I was beside myself as was my family. I had been trying to be published for a couple of years, had a private-eye novel almost finished and this was my big dream. Good thing I didn't quit my day job because I didn't publish anything else for FIVE years and then only a couple of small articles, which I was paid real money for but nothing over the hundred I had first received.

The first, second and third stories I sold happened all about the same time. In Invitation to Murder published first in hardcover by Dark Harvest in 1990, paperback by Diamond in 1993, edited by Ed Gorman and Martin Greenberg, featured my story, "A Bunch of Mumbo Jumbo." In  Mary Higgins Presents Malice Domestic, from Pocket Books in 1993, featured "Arsenic and Old Ideas."
I received verbal acceptance, contracts and money all around the same time although Mumbo Jumbo was actually published first.

After than I was in many theme anthologies, in about 10-12 Cat Crime, Partners In Crime, Deadly Allies 11, Lethal Ladies 1 & ll, Santa Clues, Midnight Louie Pet Detectives, Murder For Mother and White House Pet Detective. I was lucky in that I found editors, including Bob Randisi, Ed Gorman and Marty Greenberg who liked what I did and kept buying my stories.

My 1998 Anthony Award winning story, "A Front Row Seat," was in Vengeance Is Hers anthology, edited by Mickey Spillane and Max Allan Collins published by Penguin/Signet in 1997, featuring all hard-boiled women writers.

Shortly after that I finally sold my first Zoe Barrow, Austin policewoman novel and have only written a few short stories since. I enjoy the short form and have been able to feature my female private-eye characters, Jenny Gordon and C.J. Gunn in around ten stories. They were characters from my very first novel which never sold.

I am so proud that many of my fellow SleuthSayers are short story writers and are being nominated and winning awards.

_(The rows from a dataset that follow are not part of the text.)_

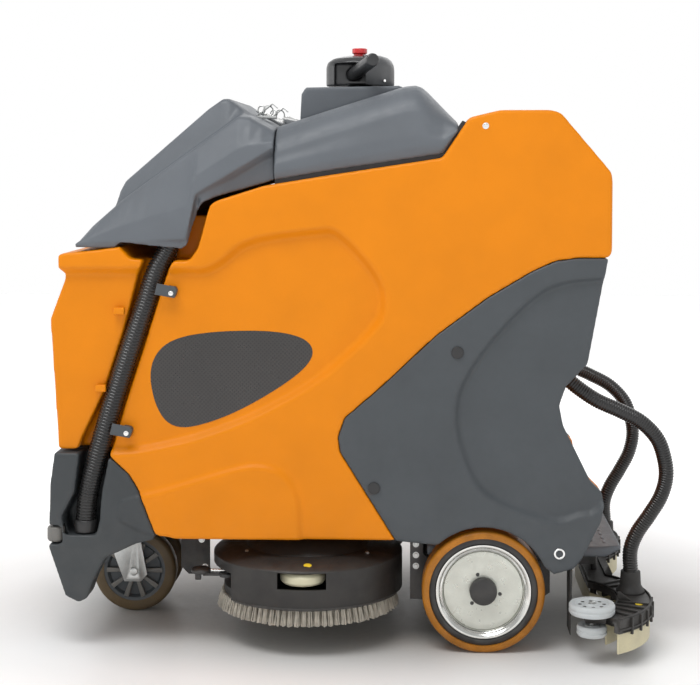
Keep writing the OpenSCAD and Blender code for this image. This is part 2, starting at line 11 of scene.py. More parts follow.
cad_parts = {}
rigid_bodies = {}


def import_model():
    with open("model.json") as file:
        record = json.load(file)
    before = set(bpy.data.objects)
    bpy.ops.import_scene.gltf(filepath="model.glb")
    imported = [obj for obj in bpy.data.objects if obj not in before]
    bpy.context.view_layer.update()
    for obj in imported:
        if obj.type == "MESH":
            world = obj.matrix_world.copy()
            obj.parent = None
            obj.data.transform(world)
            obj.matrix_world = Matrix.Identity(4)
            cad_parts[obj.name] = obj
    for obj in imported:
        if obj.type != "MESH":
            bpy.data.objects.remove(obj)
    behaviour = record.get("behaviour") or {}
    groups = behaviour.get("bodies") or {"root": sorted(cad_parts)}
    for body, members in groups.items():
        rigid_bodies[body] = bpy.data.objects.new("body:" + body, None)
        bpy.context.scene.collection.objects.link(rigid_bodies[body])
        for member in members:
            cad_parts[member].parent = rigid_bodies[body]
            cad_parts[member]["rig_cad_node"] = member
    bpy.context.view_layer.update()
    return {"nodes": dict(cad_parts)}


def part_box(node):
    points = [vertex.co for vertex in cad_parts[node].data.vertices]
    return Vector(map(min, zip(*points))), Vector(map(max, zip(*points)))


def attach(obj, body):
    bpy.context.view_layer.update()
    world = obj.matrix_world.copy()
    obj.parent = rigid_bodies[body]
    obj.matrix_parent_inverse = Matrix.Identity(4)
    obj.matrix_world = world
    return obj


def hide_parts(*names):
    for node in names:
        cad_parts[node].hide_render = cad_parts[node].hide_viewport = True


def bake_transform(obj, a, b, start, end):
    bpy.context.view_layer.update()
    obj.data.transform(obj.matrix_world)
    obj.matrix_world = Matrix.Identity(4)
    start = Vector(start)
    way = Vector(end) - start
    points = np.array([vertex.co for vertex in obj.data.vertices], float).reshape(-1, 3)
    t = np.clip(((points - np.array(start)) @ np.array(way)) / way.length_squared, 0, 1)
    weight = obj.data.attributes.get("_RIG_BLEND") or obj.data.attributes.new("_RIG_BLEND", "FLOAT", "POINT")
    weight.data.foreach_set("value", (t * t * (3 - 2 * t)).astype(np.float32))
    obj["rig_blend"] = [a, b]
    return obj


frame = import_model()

MM = 0.001
SENSOR, FOCAL, PICTURE = 36.0, 1521, 700  # sensor in mm; focal length and width in one unit
ORIGIN_X = 0.032  # shapes are drawn from a datum this far ahead of the frame's origin
NODES = frame["nodes"]
HALF_W = 0.380
WHEEL_X, WHEEL_Z, WHEEL_OUT = 0.280, 0.1425, 0.375
FRONT_X, FRONT_Z = -0.586, 0.105
BRUSH_X, BRUSH_Y = -0.136, 0.220
SQUEEGEE_X, SQUEEGEE_Y, SQUEEGEE_R = 0.444, 0.290, 0.232
ROLLER_X, ROLLER_Y = 0.522, 0.434
HEAD_X = -0.020
SIDES = (("left", -1), ("right", 1))


# ---------------------------------------------------------------- camera and hoses

def make_camera():
    data = bpy.data.cameras.new("camera")
    data.sensor_width = SENSOR
    data.lens = SENSOR * FOCAL / PICTURE
    data.shift_y = -0.15
    cam = linked("camera", data)
    cam.location = (0.120 + ORIGIN_X, -3.848, 1.140)
    pitch, yaw = math.atan2(77.5, FOCAL), math.atan2(65, FOCAL)
    cam.rotation_euler = (math.pi / 2 - pitch, 0.0, yaw)
    bpy.context.scene.camera = cam


def smooth_route(points, step):
    """Points every step along a Catmull-Rom curve through the given ones."""
    p = np.array(points, float)
    ext = np.vstack([2 * p[0] - p[1], p, 2 * p[-1] - p[-2]])
    fine = []
    for i in range(1, len(ext) - 2):
        for t in np.linspace(0, 1, 24, endpoint=False):
            a, b, c, d = ext[i - 1], ext[i], ext[i + 1], ext[i + 2]
            fine.append(0.5 * (2 * b + (c - a) * t + (2 * a - 5 * b + 4 * c - d) * t ** 2
                               + (3 * b - a - 3 * c + d) * t ** 3))
    fine.append(p[-1])
    fine = np.array(fine)
    along = np.concatenate([[0], np.cumsum(np.linalg.norm(np.diff(fine, axis=0), axis=1))])
    s = np.linspace(0, along[-1], max(8, int(along[-1] / step)))
    return np.stack([np.interp(s, along, fine[:, k]) for k in range(3)], axis=1), along[-1]


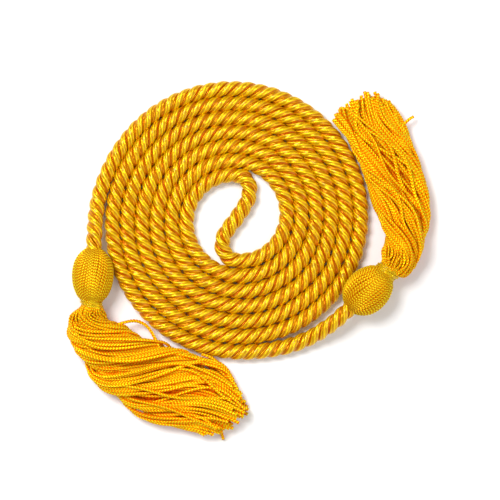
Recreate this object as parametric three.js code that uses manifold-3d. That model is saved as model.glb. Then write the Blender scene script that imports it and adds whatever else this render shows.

I think the short story will continue to thrive although at times we think the heydays are over. I do appreciate Ellery Queen Mystery Magazine & Alfred Hitchcock Mystery Magazine who keep publishing wonderful short stories every month. Maybe one day soon I'll crack that market.


  1. Thanks for sharing this, Jan. Really enjoyed your story of that first publication--though sorry you don't have it in hand still!

  2. I lost much of my earliest (unpublished) writing to a flood many, many years ago that destroyed everything in the basement. Luckily, copies of my published work (the little there was at the time) was all on the second floor.

    When I married about 15 months ago, I had the daunting task of moving six filing cabinets filled with published short stories and another two shelves filled with books and anthologies containing my short stories. I don't think I lost anything in the move, but I'm not looking forward to moving again anytime in the near future. And I'm not sure I could ever downsize!

    I still have copies of my first pro sale. (I spent more on extra copies than I earned for the story.) As a gift, my wife had the story framed. It now hangs above my desk, reminding me every day of the long journey from then until now.

  3. Great post, Jan. I miss the old days.

  4. I have copies of my first sale, too - which was a humorous short story to "South Dakota Outdoors"! Great post, brings back lots of memories.

  5. Interesting look back, Jan--thanks. It's a shame more magazines don't publish mystery stories, but it seems to me that short story anthologies are very popular these days. (Unfortunately, too many of those don't pay, or don't pay much.)

  6. I hope the short story form isn't too dead--this summer we're launching a new digest-sized magazine called DOWN & OUT: The Magazine. The first issue features a new Moe Prager story by Reed Farrel Coleman and the second a new Sheriff Dan Rhodes story by Bill Crider (I very much hope). I'm (Rick Ollerman) editing the thing and we should have a press release and a website out and up by the end of the month.

    Good news for our community, I hope....

  7. Thanks for this, Jan! I had my first "sales" (no money, just copies)around 1999. A year or two later I had a story read on the radio. Then it was almost ten years before I placed, let alone sold, anything else! Like a buddy of mine (also a writer) used to say, we "keep on plugging away!" Rick, thanks for the heads-up on the new short-story market, and thanks for bringing a new market into the world (and print besides!)